Paper Ghosts is also a scripted podcast produced by iHeart Radio of ten half-hour episodes. It features true-crime writer M. William Phelps (at one point he asks a witness to call him M), and is about the disappearances or murders of several young girls and women near his home town in New England during the early 1970’s. It is also professionally produced.
While Hollandsworth’s interviews in Tom Brown’s Body had the more conventional purpose of just investigating the history and current status of the case, and the effect the case has on the town, Phelps is actively trying to solve the murders, or at least the podcast gives that impression. He is also very self-promotional and constantly brings himself into focus during the podcast. (I don’t mean he interviews people; I mean he talks about himself and his efforts a lot.) One serious negative for me as a grammar nerd was that, although this podcast is also scripted, he makes a few but consistent grammatical errors. I am not familiar with him as a true crime writer, but I hope he has a good editor. I found this podcast interesting, but I felt it was more repetitive than Tom Brown’s Body and less impressive. I’m also not clear on the meaning of the title.

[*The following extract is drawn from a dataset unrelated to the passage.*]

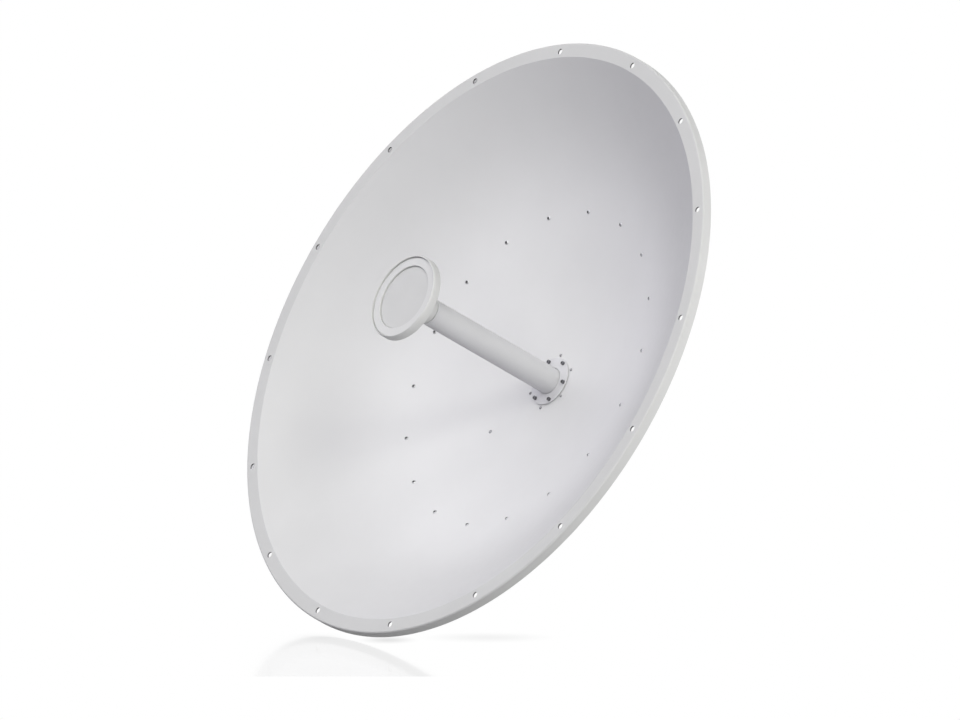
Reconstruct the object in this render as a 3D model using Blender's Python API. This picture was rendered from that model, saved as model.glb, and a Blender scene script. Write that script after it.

And here’s a bitchy remark: We all know from studying “The Love Song of J. Alfred Prufrock” that using an initial instead of a first name is pretentious. The M is for Matthew. There’s nothing wrong with the name Matthew Phelps, M.
And That’s Why We Drink
And That’s Why We Drink is a weekly half-hour podcast featuring Christine Shiefer, a writer for Nickelodeon, and Em Schulz, a prop designer. Its focus is the supernatural and true crime, and it is much less formal than the other podcasts. It’s format is a couple of friends sitting around with drinks and telling each other spooky stories. It is produced by Kast Media, but I doubt that it is scripted, and at least the episode I listened to had none of the interim musical effects of the others or anything like that.
I have to confess that while I listened to the entirety of the first two podcasts, I could only stand listening to one episode of this one, despite the podcast being very popular. I found the format and unscripted nature of the podcast troublesome because the two women spend a lot of time chit-chatting about things that only they are interested in (like what their mothers are going to say about their podcast) and making lame jokes. Now, I listened to the first episode, and it’s very possible that they got better at this as they went along. However, this is a criticism I have had of all the two-person podcasts I have listened to.
I have more serious criticisms, though. One in particular about the first episode is that they selected some topics that most people know a lot about already, that is, the history and building of Winchester House and the Jim Jones tragedy. Contrast that with the other series I’m reviewing next, which told me about cases I’d never heard of. Again, this is just one episode, though.
What disturbed me more than that was my impression that they spent about ten minutes researching each topic. (One of them even said she looked it up the day before.) They showed an astounding ignorance of the time periods and settings of these events. For example, they made the fatuous assumption in the first story that because someone was known as the Boston Medium, he was the only medium in Boston at the time that he was consulted by Sarah Winchester. In reality spiritualism was very popular at that time and there were probably hundreds of mediums in Boston. Similarly, they basically boiled the 60’s down into sex and drugs. I would think that these two women, who (probably ironically) exclaimed that they had Master’s degrees could have put a little more effort into exploring the context of their stories.
OK, in this podcast, the two girls knew that hardly anyone was listening yet and they were just basically entertaining themselves. To be fair, I should have probably listened to a more recent episode. However, these women seemed so silly and superficial to me that I couldn’t bring myself to do it.
Supernatural with Ashley Flowers
Supernatural is a weekly podcast hosted by Ashley Flowers, a radio personality from Indiana and the creator of another podcast, Crime Junkie. My research on her, let me say right away, has indicated that she has been accused of plagiarism for some of the Crime Junkie episodes, in particular of copying other podcasts word for word. As an ex-writing instructor, I find this kind of behavior atrocious (apparently what she said in her defense was that people had copies from her as well), but I was not aware of this issue until I researched her name just now, and I didn’t see any similar allegations about Supernatural.
This podcast is concerned with unexplained cases, some of them true crime, that may involve the supernatural. I listened so far to two-and-a-half episodes. I found this series, which is produced by Parcast, to be very professional.
This podcast is clearly scripted, and in each half-hour episode Flowers covers one unusual case. Both of the complete episodes I listened to involved possible alien activity. I had not heard of either of these cases and found them interesting. One was a true-crime case about two men found dead wearing lead masks on the top of a hill near Rio de Janeiro. The other case was about possible alien abductions in 1980’s Maine. This podcast is professionally written and produced.
I ask myself “Would I return to this podcast?” for the weekly podcasts and “Would I listen to another podcast?” for the limited series that I have finished listening to.
In order from best to worst:
- Tom Brown’s Body: Would I listen to another podcast from Skip Hollandsworth? Yes
- Supernatural: Would I return to this podcast? Maybe, if I just consider the podcast and not the plagiarism charge
- Paper Ghosts: Would I listen to another podcast from M. William Phelps? Probably not
- And That’s Why We Drink: Would I return to this podcast? No
I just started out listening to these podcasts for my own amusement, but if there is interest in more reviews, I will take it on as more of a research project. Did you enjoy these reviews? Are there any podcast topics you would suggest I look into? Of course, the next review will be of book podcasts.